When I finally bought and moved into my own home, I took the opportunity to design and build a more permanent, elegant solution.
The coat closet presented an ideal solution: It was centrally located and had grounded power. Most importantly, it was connected to my attic, which allowed for Ethernet cables from around the house and the sonic fiber internet line to be routed to a single hub easily. Unfortunately, I am too big to fit in my attic, but with some help I managed to route Cat6 Ethernet to every room of the house (including bathrooms) with many rooms having multiple drops. Some drops I mounted in nice plates against the wall, but given the number of drops I needed to make (over a dozen), many just came straight from the ceiling along a wall and found their way around the room via the crown molding. Cable guides hide the drops for the remainder of their path.
In the server closet, I built two identical 15U racks and stacked them on top of each other.
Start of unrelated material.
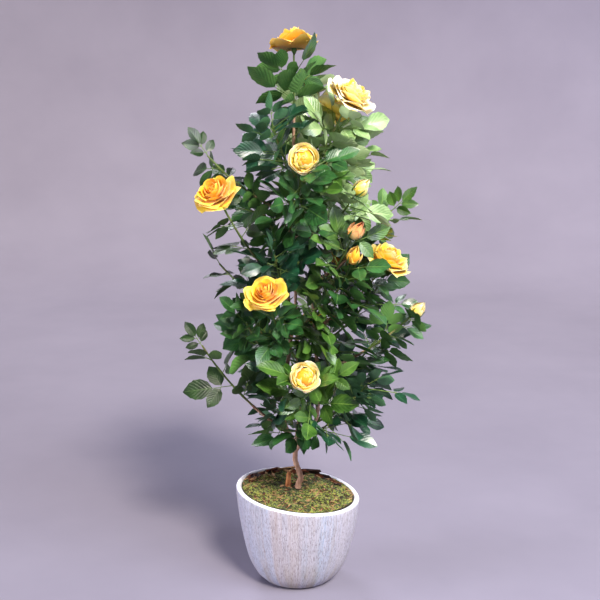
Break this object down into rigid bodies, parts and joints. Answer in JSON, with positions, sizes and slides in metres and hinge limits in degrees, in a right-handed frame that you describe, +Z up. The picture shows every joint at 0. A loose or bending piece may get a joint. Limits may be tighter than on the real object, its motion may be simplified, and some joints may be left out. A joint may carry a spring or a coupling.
{
  "type": "artificial rose bush in a pot",
  "caption": "Artificial rose bush on slim wooden stems, with glossy leaf sprays, yellow roses and buds, standing in a whitewashed round pot topped with moss.",
  "frame": {"origin": "centre of the pot's flat underside", "axes": "+Z up along the pot's axis, +X to the right and -Y towards a viewer in front of the bush"},
  "size_m": [0.5274, 0.3749, 1.0995],
  "materials": {
    "pot": "matte",
    "moss": "matte",
    "wood": "matte",
    "foliage": "satin"
  },
  "bodies": {
    "root": {"pot": "pot", "moss": "moss", "stub": "wood", "trunk": "wood", "stem_right": "wood", "stem_back": "wood", "bough_bud_far": "wood", "bough_left_low": "wood", "bough_left_middle": "wood", "bough_left_rose": "wood", "bough_left_top": "wood", "bough_right_middle": "wood", "bough_right_rose": "wood", "spray_back_1": "foliage", "spray_back_10": "foliage", "spray_back_2": "foliage", "spray_back_3": "foliage", "spray_back_4": "foliage", "spray_back_5": "foliage", "spray_back_6": "foliage", "spray_back_7": "foliage", "spray_back_8": "foliage", "spray_back_9": "foliage", "spray_bud_far": "foliage", "spray_bud_inner": "foliage", "spray_bud_middle": "foliage", "spray_bud_upper": "foliage", "spray_core_1": "foliage", "spray_core_10": "foliage", "spray_core_11": "foliage", "spray_core_12": "foliage", "spray_core_2": "foliage", "spray_core_3": "foliage", "spray_core_4": "foliage", "spray_core_5": "foliage", "spray_core_6": "foliage", "spray_core_7": "foliage", "spray_core_8": "foliage", "spray_core_9": "foliage", "spray_front_foot": "foliage", "spray_heart": "foliage", "spray_left_foot": "foliage", "spray_left_inner": "foliage", "spray_left_low": "foliage", "spray_left_middle": "foliage", "spray_left_rose": "foliage", "spray_left_top": "foliage", "spray_low_rose": "foliage", "spray_middle_rose": "foliage", "spray_right_foot": "foliage", "spray_right_inner": "foliage", "spray_right_low": "foliage", "spray_right_lower": "foliage", "spray_right_middle": "foliage", "spray_right_rose": "foliage", "spray_right_top": "foliage", "spray_top": "foliage", "spray_upper_right": "foliage"}
  },
  "joints": []
}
Although a single 30U rack would have been preferable, most of them were too deep or too wide to fit inside this closet, or would leave no room to close the door to the closet when accounting for the wires connected to the front.
In order to improve their wireless performance, as well as to save space in my new rack, I decided to mount the wireless bridges / antenna systems (Lutron, Smartthings, Hue) for my various smart home devices just above the closet, and drilled a hole for power and ethernet to run through.
I decided to find a way to keep the server rack more tidy than previous iterations: using patch panels I routed all the Ethernet drops through the house, plus all the Ethernet cables for devices in the rack through the back of the rack. I could then use very short patch cables to connect those devices from the front of the patch panel where they are all neatly labeled to the network switches. This creates a very neat look and makes it easy to diagnose problems.
I also decided to clean up and label my raspberry Pi KVM system so that it would be easier to work with my various projects with a shared keyboard, monitor, and mouse (located on top of the rack).
After adding my NASs, new switches, rack mount power delivery systems, battery backups, and all the cable routing panels, I am using a total of 22Us of my 30U system. 8U should be enough for the foreseeable future, but with how aggressively I've been building, you never know.
My next steps to complete this project are to finish installing cable runners where needed, caulk the holes to the attic and through the walls to make them cleaner, and install a new ventilation system for the closet. My current plan is to cut two holes in the door for a filter and two "high static pressure" fans to pull air in through. With filtered air coming in, the positive pressure should keep dust from the attic and from under the door out.